American hematologist

Griffin P. Rodgers is the director of the National Institute of Diabetes and Digestive and Kidney Diseases, one of the 27 institutes that make up the United States National Institutes of Health. He is also the Chief of the institute's Molecular and Clinical Hematology Branch and is known for contributions to research and therapy for sickle cell anemia.

==Education==
Rodgers graduated from Brown University for his undergraduate (1976), graduate (1979), and medical degrees (1979), and holds an MBA from Johns Hopkins Carey Business School (2005). He is a hematologist who has been board-certified in internal medicine, emergency medicine, and hematology.

==NIH career==
Rodgers first joined the NIH in 1984. He became the Chief of the Molecular and Clinical Hematology Branch in 1998 and the NIDDK Deputy Director in 2001. In 2006, he assumed the directorship on an acting basis and this position was made permanent in 2007 by the NIH's director at the time, Elias Zerhouni.

==Research==
Rodgers is a physician-scientist who studies diseases of bone marrow and is best known for his work on the molecular genetics of hemoglobinopathies and on developing a treatment for sickle cell anemia. He was a major contributor to the development of hydroxyurea therapy, which was approved by the FDA in 1998.

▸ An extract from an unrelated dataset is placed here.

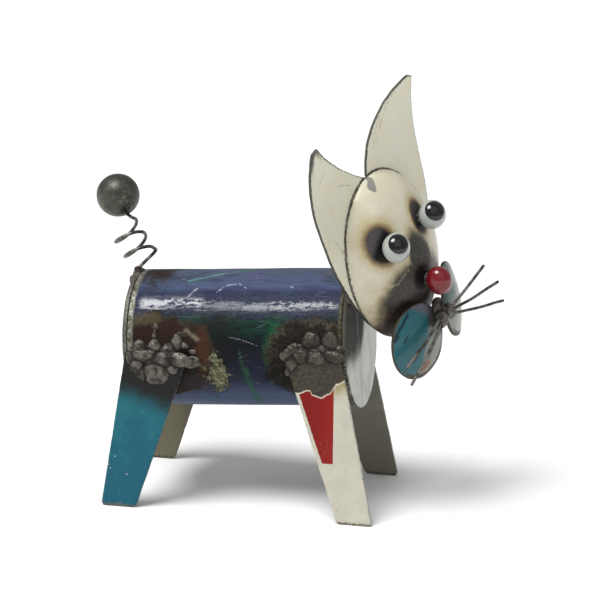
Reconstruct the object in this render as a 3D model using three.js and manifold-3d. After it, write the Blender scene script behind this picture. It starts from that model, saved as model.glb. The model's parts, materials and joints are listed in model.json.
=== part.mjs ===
// Scrap metal cat statuette: a painted pipe body on four sheet legs, with a
// two-eared sheet head, ball eyes and nose, wire whiskers and a spring tail.
// Millimetres, +Z up, +X towards the head, +Y to the cat's left.
import * as THREE from "three";
import { mergeVertices } from "three/addons/utils/BufferGeometryUtils.js";
import Module from "manifold-3d";

const wasm = await Module();
wasm.setup();

const degrees = Math.PI / 180;

// Clearance kept between neighbouring pieces, which welds bridge on the real cat
const gap = 0.3;

// Body pipe and its two end discs
const tubeRadius = 25;
const tubeWall = 1.5;
const tubeLength = 79.4;
const tubeCentreHeight = 59.1;
const tubePitch = 3.65 * degrees;
const rearDiscRadius = tubeRadius;
const rearDiscThickness = 1.6;
const frontDiscOverhang = 0.8;
const frontDiscRadius = tubeRadius + frontDiscOverhang;
const frontDiscThickness = 1.4;

// Sheet legs: each stands flat on its foot and leans in to touch the pipe,
// and each foot's middle stands out beyond the pipe's end
const legThickness = 1.5;
const legLean = 3 * degrees;
const footChamfer = 1.1;
const rearLegHeight = 57.5;
const rearFootWidth = 13;
const rearTopWidth = 23.5;
const rearTopShift = 14.5;
const rearRightFootBeyond = 3.1;
const rearLeftFootBeyond = 5.5;
const frontLegHeight = 62;
const frontFootWidth = 12.8;
const frontTopWidth = 20.9;
const frontTopShift = -16.7;
const frontRightFootBeyond = 5.7;
const frontLeftFootBeyond = 3.4;

// Head: turned to the cat's right, nose up a little and tipped sideways
const headYaw = -24 * degrees;
const headPitch = 4.2 * degrees;
const headRoll = 20.5 * degrees;
// The face centre stands in front of the pipe's front end and above its top
const headBeyond = 11.7;
const headAboveTop = 6.47;

// Ear plate outline, as half widths at heights measured from the face centre
const plateThickness = 1;
const chinDrop = 32.6;
const chinHalfWidth = 7;
const jawHalfWidth = 21;
const jawDrop = 16.7;
const cheekHalfWidth = 29.6;
const cheekRise = 6.6;
const plateHalfWidth = 32;
const plateWidestRise = 25.4;
const earNotchRise = 31;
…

A 2009 study, published under the mentorship of Griffin P. Rodgers, discovered that in human erythrocytes (peripheral blood CD34+ cells), the stem cell factor (SCF) induces γ-globin gene expression by regulating downstream transcription factor COUP-TFII, which can be a crucial molecular mechanism that has the potential for the development of effective pharmacologic strategies for treatment of patients with sickle cell disease or other β-hemoglobinopathies. However, a 2015 study by a group from University of Michigan (Ann Arbor), was unable to replicate, and hence contradicted, the 2009 study. The 2015 study concludes that "we were unable to provide evidence for COUP-TFII expression under any in vivo or in vitro culture condition from human or mouse adult erythroid cells, confirming previous microarray, as well as RNA-seq studies."

==Awards and memberships==
Rodgers was awarded a Mastership from the American College of Physicians in 2005.
He received an honorary Doctor of Science degree from Washington University in St. Louis in 2011.